The Electric Church by Jeff Somers

October 27th, 2009 by Paul Puglisi Leave a reply »

You expect certain things in a cyberpunk novel or story. Lots of bio-tech, cybernetics, gun-play, dystopian futures, evil corporations, lots of poverty, and the too cool for the city protagonist. The Electric Church has pretty much the entire checklist of a cyberpunk novel. And Somers adds in a global religion made up of transplanted human brains into cyborg bodies run by a mysterious leader (Which could be a veiled metaphor for Scientology).

So going into this book don’t expect any new or interesting take on the cyberpunk genre cause you’re not going to get it. Then again I don’t think anyone going into any cyberpunk novel looks for new ideas, just comfortable themes coated with new paint. This book actually reminded me of a Shadowrun campaign (minus Trolls and Elves and Dragons) from college and easily reads like one.

The Electric Church isn’t a bad book.  Somers tells a fast paced story that begs to be finished sooner rather than later and not savored.  His writing style tries to emulate any number of noir or crime writers mixed with the first generation of cyberpunk authors like William Gibson and Bruce Sterling.  But, more so than that, it seems as if Somers grew up on copious amounts of Shadowrun and Cyberpunk 2020. We have a protagonist, Avery Cates, that relies on his wits and experience more so than augmentation, he constantly makes it known that augmentation ends up killing you more that not, and that even with augmentation you can still be a splat on the street if you dont’ have the skills.  He drinks too much (I never understood that, if you are a Gunner, and wanted by a Police Force that is homicidal more so than law enforcers, and you need to be frosty 24/7 why do these guys drink so much?), complains that he’s old too much (at 26), and makes sure we know that he doesn’t care about anyone but himself, except for the few friends he has, but he will not care if they get killed, but he isnt’ a heartless bastard.

What makes this a Shadowrun campaign, or at least feel like one, is that we have Avery Cates stumble upon a grand conspiracy involving the Electric Church, a global religion made up of cyborgs with human brains, and he is hired by a top level Internal Affairs cop to take down the head of this church, cause, you know, he is bound by the laws and such that off-the-grid Gunners like Avery ignore.

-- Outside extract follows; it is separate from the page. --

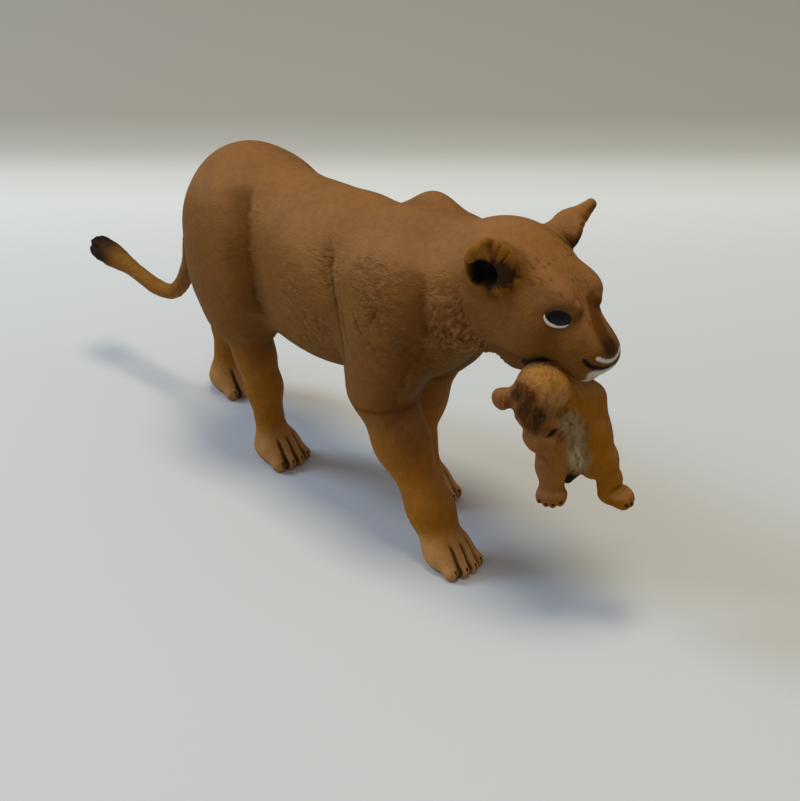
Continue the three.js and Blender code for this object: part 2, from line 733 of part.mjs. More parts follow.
// Seams: the neck is sawn square to X behind the ears, and the legs level just under the belly
const stations = Array.from({ length: BELLY_STATIONS + 1 }, (_, i) => (
  alongTrunk(i / BELLY_STATIONS, ribHeight)
));
const legSeam = Math.min(...stations.map((station) => undersideBelow(trunk, station))) - legSeamDrop;
const { min: low, max: high } = lioness.box.clone().union(ears.box);
const neckSeam = headCentre.x - neckSeamBack;
const torsoLow = at(low.x, low.y, legSeam + seamGap / 2);
const torsoHigh = at(neckSeam - seamGap / 2, high.y, high.z);
const headLow = at(neckSeam + seamGap / 2, low.y, legSeam);
let torso = casting(lioness, torsoLow, torsoHigh, bodyCell);
let head = casting(body, headLow, high, headCell).add(skin(ears, earCell));

// Each leg keeps what lies below its seam, and a peg along its shaft stands in a socket of the torso
const LEGS = {
  right_foreleg: rightFore,
  left_foreleg: leftFore,
  right_hind_leg: rightHind,
  left_hind_leg: leftHind,
};
for (const [name, { shaft: [upper, lower], form }] of Object.entries(LEGS)) {
  const direction = upper.clone().sub(lower).normalize();
  const root = between(lower, upper, (legSeam - lower.z) / (upper.z - lower.z));
  const start = root.addScaledVector(direction, -pegLength);
  const legLow = at(form.box.min.x, form.box.min.y, 0);
  const legHigh = at(form.box.max.x, form.box.max.y, legSeam - seamGap / 2);
  const nearLeg = common(blend(legFillet, body, form), grown(form, legFillet));
  const leg = casting(nearLeg, legLow, legHigh, legCell);
  const spare = 2 * pegClearance;
  add(name, leg.add(peg(start, direction, pegDiameter, 2 * pegLength)), FUR);
  torso = torso.subtract(peg(start, direction, pegDiameter + spare, 2 * pegLength + pegClearance));
}

// The head has a neck plug, and its mouth closes on the cub's scruff
const neckPlug = (spare) => peg(
  at(neckSeam - plugLength - spare, 0, headCentre.z - plugDrop),
  at(1, 0, 0),
  plugDiameter + 2 * spare,
  2 * plugLength,
);
head = head.add(neckPlug(0)).subtract(skin(grown(cub, seamGap), cubCell));
torso = torso.subtract(neckPlug(pegClearance));
add("head", head, FUR);
add("cub", skin(cub, cubCell), CUB_FUR);

// The tail butts on the rump and has a peg into it
const rump = within(grown(body, seamGap), at(low.x, -tailGirth, 0), at(hipX, tailGirth, high.z));
const tailPeg = (spare) => peg(
  tailPoints[1],
  hip.clone().sub(tailPoints[1]),
  tailPegDiameter + 2 * spare,
  tailPegLength + spare,
);
add("tail", skin(tail, tailCell).subtract(skin(rump, tailCell)).add(tailPeg(0)), FUR);
torso = torso.subtract(tailPeg(pegClearance));
add("torso", torso, FUR);

// The figure stands on z = 0 with the middle of its box over the origin
const middle = new THREE.Box3().setFromObject(figure).getCenter(at(0, 0, 0));
figure.position.set(-middle.x, -middle.y, 0);
const group = new THREE.Group();
group.add(figure);

export default group;
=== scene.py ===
"""Looks of a moulded vinyl lioness that carries her cub by the scruff.

Shapes are worked out in millimetres in the figure's own frame: +X to the nose, +Y to her left and
+Z up. The smooth forms repeat the castings, and fur, creases, toes and face are carved into them
at a fine pitch. Paint is worked out per point and carried to the materials as attributes.
"""

import logging
import math
from dataclasses import dataclass
from enum import Enum
from typing import Sequence

import bpy
import numpy as np
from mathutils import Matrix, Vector


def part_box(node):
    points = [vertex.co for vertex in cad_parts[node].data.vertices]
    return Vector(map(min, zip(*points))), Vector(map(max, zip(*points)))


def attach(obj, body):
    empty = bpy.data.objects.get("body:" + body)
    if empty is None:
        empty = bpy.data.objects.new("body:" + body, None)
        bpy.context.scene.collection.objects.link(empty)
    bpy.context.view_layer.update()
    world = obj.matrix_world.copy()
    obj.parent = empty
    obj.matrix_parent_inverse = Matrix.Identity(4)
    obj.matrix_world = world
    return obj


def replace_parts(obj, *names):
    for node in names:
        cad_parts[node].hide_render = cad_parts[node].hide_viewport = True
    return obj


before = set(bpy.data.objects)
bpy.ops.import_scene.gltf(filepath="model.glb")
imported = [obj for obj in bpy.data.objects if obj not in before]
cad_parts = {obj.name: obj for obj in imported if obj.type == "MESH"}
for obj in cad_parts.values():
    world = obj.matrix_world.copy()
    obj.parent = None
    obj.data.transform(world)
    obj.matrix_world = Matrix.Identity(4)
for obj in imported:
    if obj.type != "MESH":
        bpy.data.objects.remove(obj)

logging.basicConfig(level=logging.INFO, format="%(name)s: %(message)s")
log = logging.getLogger("lioness")

Array = np.ndarray
MM = 0.001
TINY = 1e-6
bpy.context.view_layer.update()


def vec(x: float, y: float, z: float) -> Array:
    """A point or direction as an array."""
    return np.array([x, y, z], dtype=np.float32)


def mix(a, b, share):
    """The value that lies a share of the way from a to b."""
    return a + (b - a) * share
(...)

So Avery puts together a team of Riggers, Deckers, and another Street Samurai, oh sorry, a team of people who look like Riggers, Deckers, and Street Samurai, but aren’t. All funded by a Mr. Johnson, oh wait, someone that is like a Mr. Johnson that has the money and will pay a Godly sum of it to Cates when the job is finished. I was waiting for the Mr. Johnson character to give Cates the old street wisdom of  “Watch your back, shoot straight, conserve ammo, and never, ever cut a deal with a Dragon.”

Am I sure that Nyx Smith didn’t write this book? Nope, it’s by Jeff Somers, just double checking.

Anyway, the book reads fast and fun and it is pretty much what I was expecting.  Though I wasn’t expecting to be reminded almost every other page that the cops were brutal and tough and you don’t mess with them, that Monks (those religious cyborgs) had disconcerting faces, that illegal bars were put together and stayed around for about 3 weeks until they moved on to the next location and that they survived by bribing the lower end cops on the street, etc.  Somers either doesn’t trust his reader to remember these intricate parts of his universe or he was stuck with something to say in order to add word count to his manuscript.  I suspect mostly the former since he could keep reminding his readers that what Cates was doing by going up against the Big Bad Cops was really, really dangerous.

If you like a cyberpunk equivalent of a Sci-Fi, sorry, SyFy Channel movie this is the book for you.  If you like Shadowrun and they don’t bring out books fast enough and need a fix this is the book for you.

This isn’t to say that I didn’t like the book.  I enjoyed the hell out of it.